Tender, flavorful baby back ribs are a grilling season favorite and it’s very easy to achieve great results when you use a simple two-step process.
These ribs are coated in a smoky, homemade rub and slow-roasted in the oven for tenderness.
The finishing touch is a deliciously easy, whiskey-based barbecue sauce and a few minutes on the grill to brown and glaze the to perfection.
We call for Jack Daniel’s Old No. 7 in our recipe but feel free to substitute your favorite brand of whiskey or bourbon.

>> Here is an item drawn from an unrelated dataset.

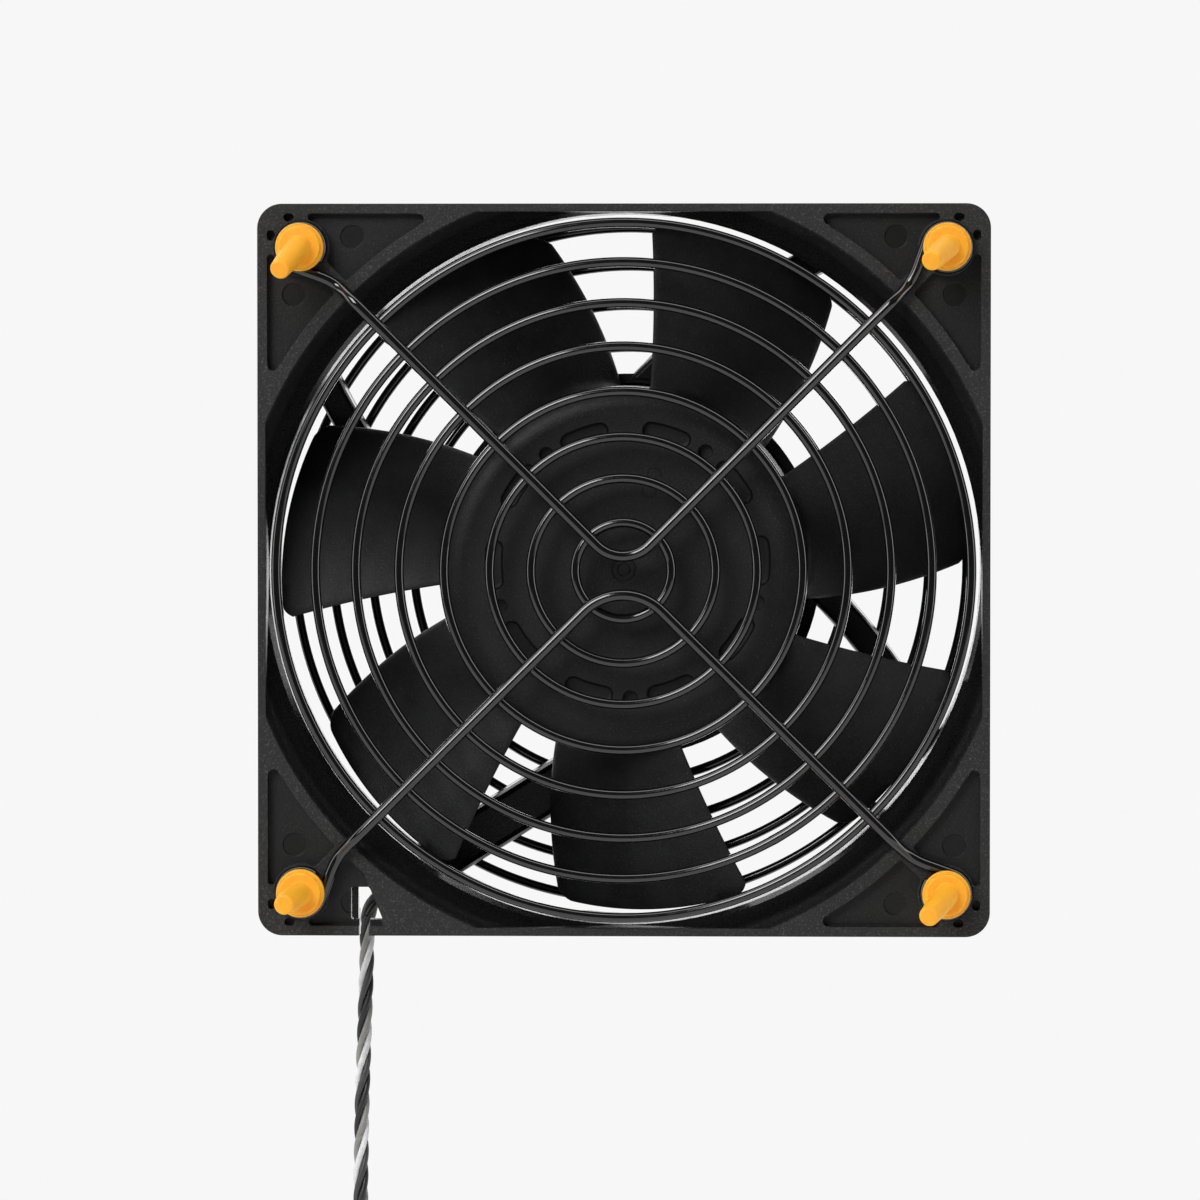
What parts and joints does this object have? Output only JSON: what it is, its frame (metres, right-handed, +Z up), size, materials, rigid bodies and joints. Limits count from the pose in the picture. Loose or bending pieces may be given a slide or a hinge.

For a non-alcoholic version, you could use apple juice and cut back on the brown sugar so the sauce isn’t too sweet.
Pairs Well With:
Baby Back Ribs with Whiskey BBQ Sauce
- 3 racks baby back ribs, about 6 lbs
For the rub:
- 2 teaspoons smoked paprika, or more to taste
- 2 tablespoons sweet paprika
- 1 tablespoon salt
- 3 tablespoons brown sugar
- 2 teaspoons dry mustard
- 1 teaspoon black pepper
- 1 tablespoon garlic powder
- 2 teaspoons onion powder
For the barbecue sauce:
- 3/4 cup Jack Daniel’s Old No. 7, or bourbon
- 3/4 cup ketchup
- 3 tablespoons brown sugar
- 1 tablespoon molasses
- 2 teaspoons Worcestershire sauce
- 3 tablespoons apple cider vinegar
- 2 cloves garlic, very finely chopped
- 1 teaspoon Colman’s Prepared Mustard
- Make the rub: Combine the smoked paprika, sweet paprika, salt, brown sugar, dry mustard, black pepper, garlic powder and onion powder in a small bowl. Mix well.
- Preheat the oven to 325°F, line 2 shallow baking pans with heavy duty aluminum foil and coat them with nonstick spray.
- Sprinkle about 2/3 of the rub mixture over the meaty side of the ribs and rub into the meat with your fingertips. Turn the ribs over and repeat with the remaining rub.
- Arrange the ribs on the prepared pans and cover tightly with foil. Bake until tender, 1-1/2 to 2-1/2 hours, depending on the thickness of the meat. When the ribs are done, juices should run clear and the meat will pull away from the bone easily with a fork.
- Prepare the sauce: Combine the Jack Daniel’s, ketchup, brown sugar, molasses, Worcestershire sauce, vinegar, garlic and mustard in a small saucepan and bring to a boil. Reduce the heat to medium and simmer, stirring frequently, until the sauce has thickened to the consistency of ketchup, 8 to 10 minutes. Set aside until ready to serve.
- Grill the ribs: Preheat a gas or charcoal grill to medium heat (375 to 400°F) and oil the grates. Brush the ribs with the barbecue sauce and place them on the grill. Cook until nicely browned, turning the racks over frequently and brushing with sauce each time, 8 to 10 minutes total.
- You may want to cut the racks in half prior to grilling to make turning them easier – long racks can be somewhat unwieldy. For easy cleanup, you can also grill the ribs on oiled, heavy-duty aluminum foil. They will still brown nicely; just increase the cooking time by a minute or two.
- To serve, cut the racks between the bones to make individual ribs and pass the remaining barbecue sauce at the table.